Whenever I am stopped I always offer some justification to the cop. But in the end it gets down to the "fact" that there is no justification and no excuse for speeding. I have been apologetic, argumentative, debunked police propaganda campaigns on TV, acted ignorant or forgetful, made jokes, etc. It makes no difference - I still get the fine!
I have never been stopped while driving over the alcohol limit but I'm sure a similar argument would apply. It seems to me that its easier to persecute people who drive a little bit too fast or have one drink too many, because those are easy things to test for - and to collect fines for. Stopping people who are genuinely driving dangerously is just too hard.

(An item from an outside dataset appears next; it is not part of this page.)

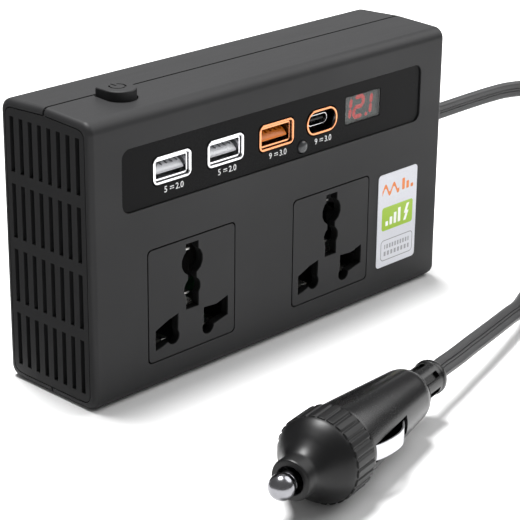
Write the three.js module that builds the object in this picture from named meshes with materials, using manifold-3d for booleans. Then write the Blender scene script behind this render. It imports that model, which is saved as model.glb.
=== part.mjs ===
// Pocket power inverter with two mains sockets, four charging ports and a car plug on a lead.
// Units are millimetres. +Z is up, the sockets face -Y, and the origin is the centre of the base.

import * as THREE from 'three';
import { mergeVertices } from 'three/addons/utils/BufferGeometryUtils.js';
import Module from 'manifold-3d';

const wasm = await Module();
wasm.setup();

// ---------------------------------------------------------------- driving dimensions

// The top ridge and the base fall away to the front and back by the taper; the base has a flat land.
const CASE = {
  length: 170, depth: 42.7, height: 97, wall: 2.3, fillet: 4, rim: 2, taper: 0.044, landHalf: 13.6,
};
const GAP = 0.3;
const PORT_Z = 74.9;
const PANEL = { width: 144.1, height: 21, z: 74.6, corner: 3.3, sunk: 0.6, thickness: 0.8 };
const USB_A = {
  width: 16.6, height: 9.2, corner: 2, depth: 13.5, metal: 1.7, centres: [-50.3, -26.4, -2.4],
};
const TONGUE_A = { width: 12.2, thickness: 3, rise: 0.1, start: 1.2 };
const USB_C = { width: 15.4, height: 8.8, corner: 4.2, depth: 11.5, metal: 0.9, x: 20.1 };
const SOCKET_C = { width: 10.1, height: 3.85, corner: 1.85, depth: 7.8, metal: 0.35, start: 2.5 };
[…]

The reason for the rant above is this. Recently a cop in sole charge in a small town was called out to a traffic incident while he was off duty. He had been having a few drinks at the time and was later tested and was found to be 30% over the limit (who was the idiot who tested him?) The verdict of the subsequent court case, where he pleaded guilty, has just been released, and he wasn't convicted. In fact the judge congratulated him on his behaviour. So obviously there are occasions when its OK to break the law. I'll need to remember this next time I am stopped by a cop!
Comment 1 (256) by Anonymous on 2006-09-22 at 13:40:46:
You seem to think drink-driving and speeding are the same thing. And how often would you be speeding so that you can get to an accident and maybe save someone's life? The comparison doesn't seem very relevant.
Comment 2 (271) by OJB on 2006-10-17 at 18:32:52:
Well yes, I know I wasn't being particularly precise here. And I wasn't being entirely serious either, although I do think there should be more flexibility in how laws are applied.